As soon as the clock strikes 10 a.m. students across the country, including here in the Treasure Valley, will be walking out for 17 minutes in recognition of the 17 lives lost too soon.

"They want to start a dialogue and this is a way to bring attention to that dialogue that they want to start. Turn it into something really productive. We're going to take a tragedy and let's turn it into something productive that can bring the whole community together," Meridian Police Deputy Chief Tracy Basterrechea told KTVB, "Obviously there's going to be differing opinions on what the solutions are but we have to listen to everybody and one another to make this work."

Boise and West Ada school districts have to follow their attendance policy and if students miss class, school officials say they'll be marked absent. But if kids let their parents know and parents call in, school officials say they can excuse it.

"We take attendance because we're required to take attendance. If I was going to give kids advice and they decide they want to participate I'd talk to my parents and say call in and tell them that I'm going to participate in this walkout because that way it's an excused absence, not an unexcused absence," West Ada School District spokesman Eric Exline said. "We expect kids to be at school. If they want to do something based on their own conscience, their own beliefs that's what they can do but we'll just keep running school as normal that day."

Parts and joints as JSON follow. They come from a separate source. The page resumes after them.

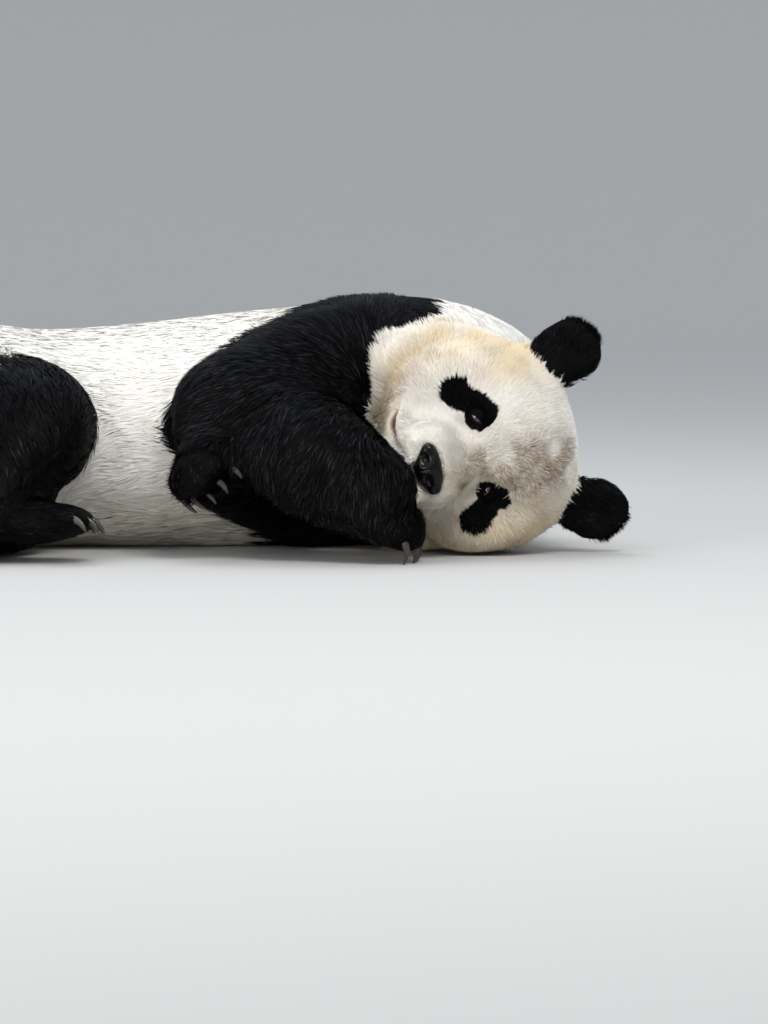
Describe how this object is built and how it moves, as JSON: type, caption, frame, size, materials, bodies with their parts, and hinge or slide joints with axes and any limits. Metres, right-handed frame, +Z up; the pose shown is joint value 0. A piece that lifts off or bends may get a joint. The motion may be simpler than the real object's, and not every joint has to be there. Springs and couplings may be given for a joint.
{
  "type": "giant panda",
  "caption": "Life-size giant panda asleep on its left side, curled up with its chin tucked behind a folded foreleg.",
  "frame": {"origin": "centre of the animal's footprint on the floor", "axes": "+Z up, +X towards the crown of the head, -Y the way that the face, belly and paws look"},
  "size_m": [1.0798, 0.6712, 0.3261],
  "materials": {
    "white_fur": "dense, slightly yellowed white fur",
    "black_fur": "dense black fur with a soft sheen",
    "nose_skin": "moist, pebbled",
    "eye": "wet, glossy",
    "claw": "smooth horn"
  },
  "bodies": {
    "root": {"claw_forepaw_left_1": "claw", "claw_forepaw_left_2": "claw", "claw_forepaw_left_3": "claw", "claw_forepaw_left_4": "claw", "claw_forepaw_left_5": "claw", "claw_forepaw_right_1": "claw", "claw_forepaw_right_2": "claw", "claw_forepaw_right_3": "claw", "claw_forepaw_right_4": "claw", "claw_forepaw_right_5": "claw", "claw_hindpaw_left_1": "claw", "claw_hindpaw_left_2": "claw", "claw_hindpaw_left_3": "claw", "claw_hindpaw_left_4": "claw", "claw_hindpaw_left_5": "claw", "claw_hindpaw_right_1": "claw", "claw_hindpaw_right_2": "claw", "claw_hindpaw_right_3": "claw", "claw_hindpaw_right_4": "claw", "claw_hindpaw_right_5": "claw", "ear_left": "black_fur", "ear_right": "black_fur", "eye_left": "eye", "eye_right": "eye", "foreleg_left": "black_fur", "foreleg_right": "black_fur", "forepaw_left": "black_fur", "forepaw_right": "black_fur", "head": "white_fur", "hindleg_left": "black_fur", "hindleg_right": "black_fur", "hindpaw_left": "black_fur", "hindpaw_right": "black_fur", "neck": "white_fur", "nose": "nose_skin", "tail": "white_fur", "trunk": "white_fur"}
  },
  "joints": []
}
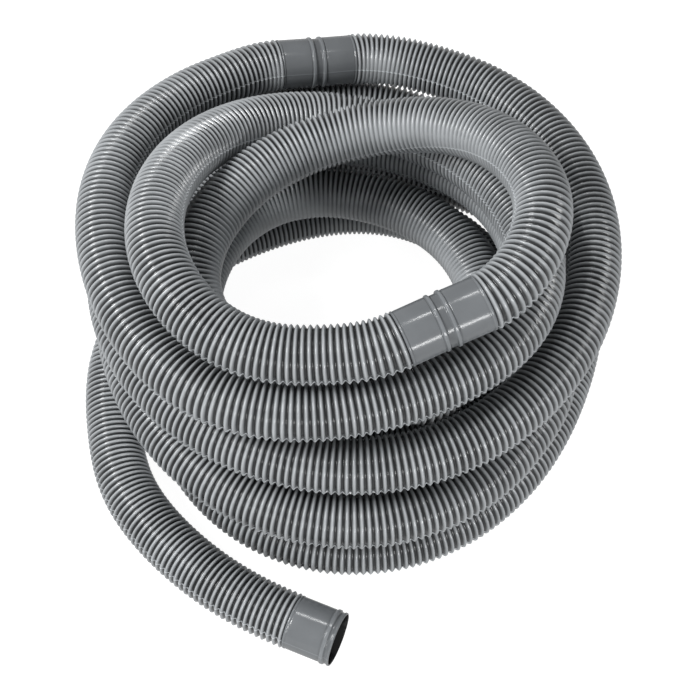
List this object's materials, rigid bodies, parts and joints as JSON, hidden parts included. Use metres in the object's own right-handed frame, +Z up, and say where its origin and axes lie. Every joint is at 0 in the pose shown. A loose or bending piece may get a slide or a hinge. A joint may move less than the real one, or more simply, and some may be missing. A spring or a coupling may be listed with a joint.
{
  "type": "pool vacuum hose",
  "caption": "Corrugated grey pool vacuum hose in a loose coil, with moulded double cuffs along it and an open cuff on its free end.",
  "frame": {"origin": "on the floor under the middle of the coil's box", "axes": "+Z up; the free end's mouth faces +X, at the -Y side of the coil"},
  "size_m": [0.4089, 0.4969, 0.242],
  "materials": {
    "hose_plastic": "satin grey polyethylene, moulded in fine rings",
    "cuff_plastic": "smooth satin grey polyethylene"
  },
  "bodies": {
    "coil": {"tail_flex": "hose_plastic", "hose_length_1": "hose_plastic", "double_cuff_1": "cuff_plastic", "hose_length_2": "hose_plastic", "double_cuff_2": "cuff_plastic", "hose_length_3": "hose_plastic", "double_cuff_3": "cuff_plastic", "hose_length_4": "hose_plastic", "double_cuff_4": "cuff_plastic", "hose_length_5": "hose_plastic", "hidden_end_cuff": "cuff_plastic"},
    "tail": {"tail_run": "hose_plastic", "tip_flex": "hose_plastic"},
    "tip": {"tail_tip": "hose_plastic", "tail_end_cuff": "cuff_plastic"}
  },
  "joints": [
    {"name": "tail_swing", "type": "hinge", "parent": "coil", "child": "tail", "pos_m": [-0.15795, -0.05989, 0.021], "axis": [0, 0, 1], "range_deg": [-30, 2], "deforming": ["tail_flex"]},
    {"name": "tip_lift", "type": "hinge", "parent": "tail", "child": "tip", "pos_m": [-0.05704, -0.20085, 0.021], "axis": [-0.4335, -0.9012, 0], "range_deg": [0, 30], "deforming": ["tip_flex"]}
  ]
}
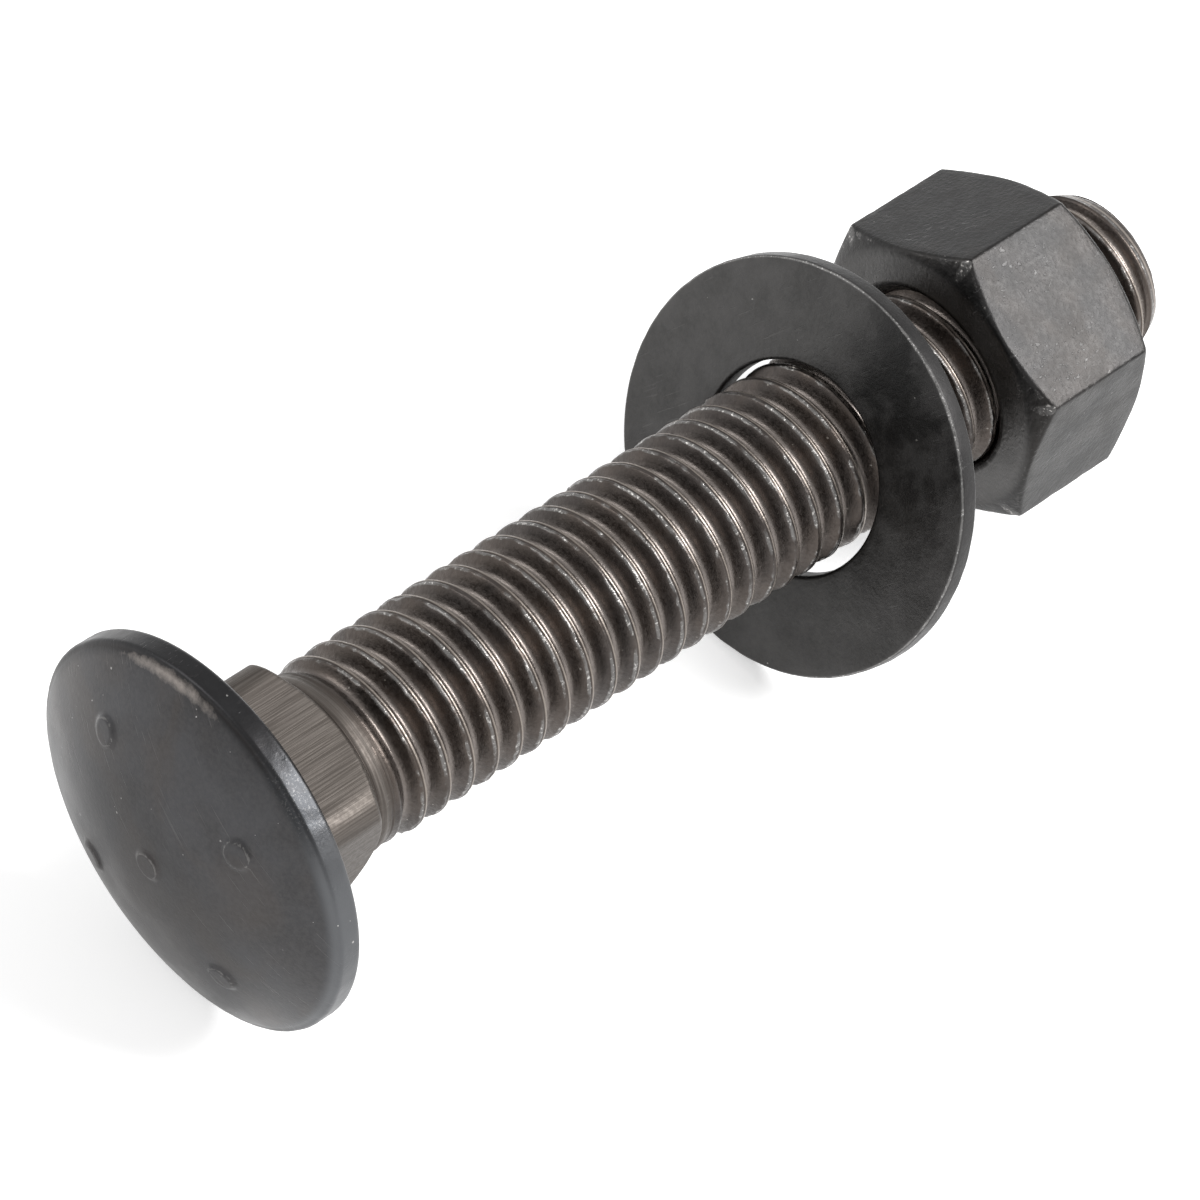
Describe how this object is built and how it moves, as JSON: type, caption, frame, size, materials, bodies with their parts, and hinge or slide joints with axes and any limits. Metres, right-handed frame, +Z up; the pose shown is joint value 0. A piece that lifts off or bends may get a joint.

Officer Gomez and Meridian police say they want to make sure students are safe, aware of their surroundings and don't cause any damage or destruction in the community during the walkout.

"Kids can really come together in a united voice and work toward solutions that quite frankly adults haven't been able to come to in 20 years. So maybe this is the impetus that makes some of the adults grow up and have those conversations and compromises with one another," Basterrechea said.

Gomez says this is prompting kids to educate themselves and figure out how they can make a difference.

"Whatever your kid believes, talk with them," he added. "It's a good opportunity to have a family chat with your kids."